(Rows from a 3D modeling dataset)
═══

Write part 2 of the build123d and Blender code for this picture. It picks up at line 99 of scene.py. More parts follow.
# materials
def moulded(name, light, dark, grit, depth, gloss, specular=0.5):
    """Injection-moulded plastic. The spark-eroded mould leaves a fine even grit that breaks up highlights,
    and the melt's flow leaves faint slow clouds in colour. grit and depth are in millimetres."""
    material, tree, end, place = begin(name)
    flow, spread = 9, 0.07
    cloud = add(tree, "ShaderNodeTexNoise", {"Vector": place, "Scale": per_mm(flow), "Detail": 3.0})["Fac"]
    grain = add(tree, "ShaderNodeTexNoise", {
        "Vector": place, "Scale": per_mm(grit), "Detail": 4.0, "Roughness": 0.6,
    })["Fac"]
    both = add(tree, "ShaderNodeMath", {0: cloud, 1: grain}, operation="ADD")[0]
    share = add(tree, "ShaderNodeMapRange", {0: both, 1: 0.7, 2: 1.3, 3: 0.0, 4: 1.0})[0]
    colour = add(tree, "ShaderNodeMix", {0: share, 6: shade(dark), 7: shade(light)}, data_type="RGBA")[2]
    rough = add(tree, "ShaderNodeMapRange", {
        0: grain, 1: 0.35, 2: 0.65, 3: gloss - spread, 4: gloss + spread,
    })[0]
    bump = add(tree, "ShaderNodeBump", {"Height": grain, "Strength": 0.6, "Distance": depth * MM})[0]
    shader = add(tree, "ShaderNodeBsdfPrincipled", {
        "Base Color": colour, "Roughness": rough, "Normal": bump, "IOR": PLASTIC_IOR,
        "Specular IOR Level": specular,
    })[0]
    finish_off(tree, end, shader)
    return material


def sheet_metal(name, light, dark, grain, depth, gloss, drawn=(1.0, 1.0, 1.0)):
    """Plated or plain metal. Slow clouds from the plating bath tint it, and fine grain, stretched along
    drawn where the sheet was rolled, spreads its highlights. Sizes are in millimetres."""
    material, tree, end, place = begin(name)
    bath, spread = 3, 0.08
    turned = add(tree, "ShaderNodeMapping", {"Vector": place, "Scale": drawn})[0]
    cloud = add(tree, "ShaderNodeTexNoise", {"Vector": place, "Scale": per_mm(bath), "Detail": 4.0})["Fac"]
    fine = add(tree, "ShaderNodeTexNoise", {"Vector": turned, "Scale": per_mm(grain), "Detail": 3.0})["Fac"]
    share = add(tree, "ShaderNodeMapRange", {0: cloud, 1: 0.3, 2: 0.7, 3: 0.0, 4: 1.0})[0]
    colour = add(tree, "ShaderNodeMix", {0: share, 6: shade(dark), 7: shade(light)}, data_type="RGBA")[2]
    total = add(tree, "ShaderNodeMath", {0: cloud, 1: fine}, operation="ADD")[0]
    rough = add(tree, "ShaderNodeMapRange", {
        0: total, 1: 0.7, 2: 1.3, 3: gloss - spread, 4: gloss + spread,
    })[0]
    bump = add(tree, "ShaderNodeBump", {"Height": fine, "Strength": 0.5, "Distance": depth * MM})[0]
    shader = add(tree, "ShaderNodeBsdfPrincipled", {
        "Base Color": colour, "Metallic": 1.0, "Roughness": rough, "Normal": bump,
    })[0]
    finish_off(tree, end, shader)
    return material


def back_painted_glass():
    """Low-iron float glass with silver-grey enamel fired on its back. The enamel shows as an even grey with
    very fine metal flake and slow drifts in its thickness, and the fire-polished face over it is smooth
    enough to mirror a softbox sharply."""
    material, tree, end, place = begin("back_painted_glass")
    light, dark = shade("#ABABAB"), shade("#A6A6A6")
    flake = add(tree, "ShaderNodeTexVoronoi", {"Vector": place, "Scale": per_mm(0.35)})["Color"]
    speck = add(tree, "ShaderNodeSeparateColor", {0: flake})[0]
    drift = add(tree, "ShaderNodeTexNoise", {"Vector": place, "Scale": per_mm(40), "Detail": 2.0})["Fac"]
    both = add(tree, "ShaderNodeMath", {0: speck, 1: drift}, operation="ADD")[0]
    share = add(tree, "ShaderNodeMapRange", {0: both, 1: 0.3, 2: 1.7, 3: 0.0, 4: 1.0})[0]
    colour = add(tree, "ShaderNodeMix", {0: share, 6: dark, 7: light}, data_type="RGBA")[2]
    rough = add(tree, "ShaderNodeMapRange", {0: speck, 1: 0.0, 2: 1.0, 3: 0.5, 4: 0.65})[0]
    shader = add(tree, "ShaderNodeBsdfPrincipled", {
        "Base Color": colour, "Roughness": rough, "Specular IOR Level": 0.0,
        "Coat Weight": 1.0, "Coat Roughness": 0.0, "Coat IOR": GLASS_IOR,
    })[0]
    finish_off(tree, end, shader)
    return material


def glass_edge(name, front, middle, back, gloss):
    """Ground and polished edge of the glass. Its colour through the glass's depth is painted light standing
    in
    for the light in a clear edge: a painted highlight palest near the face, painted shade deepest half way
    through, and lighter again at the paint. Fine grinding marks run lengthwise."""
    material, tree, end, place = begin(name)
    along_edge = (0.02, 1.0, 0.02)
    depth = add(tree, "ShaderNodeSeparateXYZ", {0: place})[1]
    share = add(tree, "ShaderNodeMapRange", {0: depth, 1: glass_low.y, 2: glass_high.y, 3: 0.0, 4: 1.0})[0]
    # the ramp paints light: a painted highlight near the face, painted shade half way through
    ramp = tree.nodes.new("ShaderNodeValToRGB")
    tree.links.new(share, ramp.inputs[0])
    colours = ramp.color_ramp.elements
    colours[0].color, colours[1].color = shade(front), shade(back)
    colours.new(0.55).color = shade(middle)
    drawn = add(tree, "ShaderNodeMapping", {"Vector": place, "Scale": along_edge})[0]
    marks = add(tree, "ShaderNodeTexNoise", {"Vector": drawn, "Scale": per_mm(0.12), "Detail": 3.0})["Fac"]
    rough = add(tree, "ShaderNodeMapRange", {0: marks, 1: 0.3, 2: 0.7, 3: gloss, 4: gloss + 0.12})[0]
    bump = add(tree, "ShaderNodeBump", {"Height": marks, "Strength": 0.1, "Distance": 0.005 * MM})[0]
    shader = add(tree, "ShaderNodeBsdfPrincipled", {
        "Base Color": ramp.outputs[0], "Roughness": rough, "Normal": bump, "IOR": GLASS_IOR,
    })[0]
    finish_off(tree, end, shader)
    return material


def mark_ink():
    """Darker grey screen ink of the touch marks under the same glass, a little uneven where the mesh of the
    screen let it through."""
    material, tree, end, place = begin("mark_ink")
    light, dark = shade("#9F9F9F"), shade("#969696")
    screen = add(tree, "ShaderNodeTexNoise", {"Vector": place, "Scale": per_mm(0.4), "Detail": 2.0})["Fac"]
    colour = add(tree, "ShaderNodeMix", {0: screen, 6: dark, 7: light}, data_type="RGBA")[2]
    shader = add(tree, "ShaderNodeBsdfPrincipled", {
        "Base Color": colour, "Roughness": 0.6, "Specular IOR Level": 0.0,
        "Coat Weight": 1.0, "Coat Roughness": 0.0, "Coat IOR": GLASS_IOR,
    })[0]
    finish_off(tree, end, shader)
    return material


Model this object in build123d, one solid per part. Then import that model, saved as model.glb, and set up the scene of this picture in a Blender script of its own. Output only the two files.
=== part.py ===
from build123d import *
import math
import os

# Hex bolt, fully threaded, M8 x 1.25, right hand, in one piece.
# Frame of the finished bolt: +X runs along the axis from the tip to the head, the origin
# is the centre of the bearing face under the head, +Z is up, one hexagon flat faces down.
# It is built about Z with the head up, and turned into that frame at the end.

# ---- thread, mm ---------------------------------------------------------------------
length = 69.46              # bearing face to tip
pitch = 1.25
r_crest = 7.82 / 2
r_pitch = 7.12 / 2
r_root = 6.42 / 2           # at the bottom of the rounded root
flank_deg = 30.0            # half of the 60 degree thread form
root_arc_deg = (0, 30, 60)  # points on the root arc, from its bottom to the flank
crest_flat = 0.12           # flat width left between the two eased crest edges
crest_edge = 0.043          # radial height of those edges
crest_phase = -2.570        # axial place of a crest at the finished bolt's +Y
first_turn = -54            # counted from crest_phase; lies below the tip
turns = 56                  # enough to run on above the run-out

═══

In the records above, locate the lines holding the word "picture". Copy each of them.

Write part 2 of the build123d and Blender code for this picture. It picks up at line 99 of scene.py. More parts follow.
Model this object in build123d, one solid per part. Then import that model, saved as model.glb, and set up the scene of this picture in a Blender script of its own. Output only the two files.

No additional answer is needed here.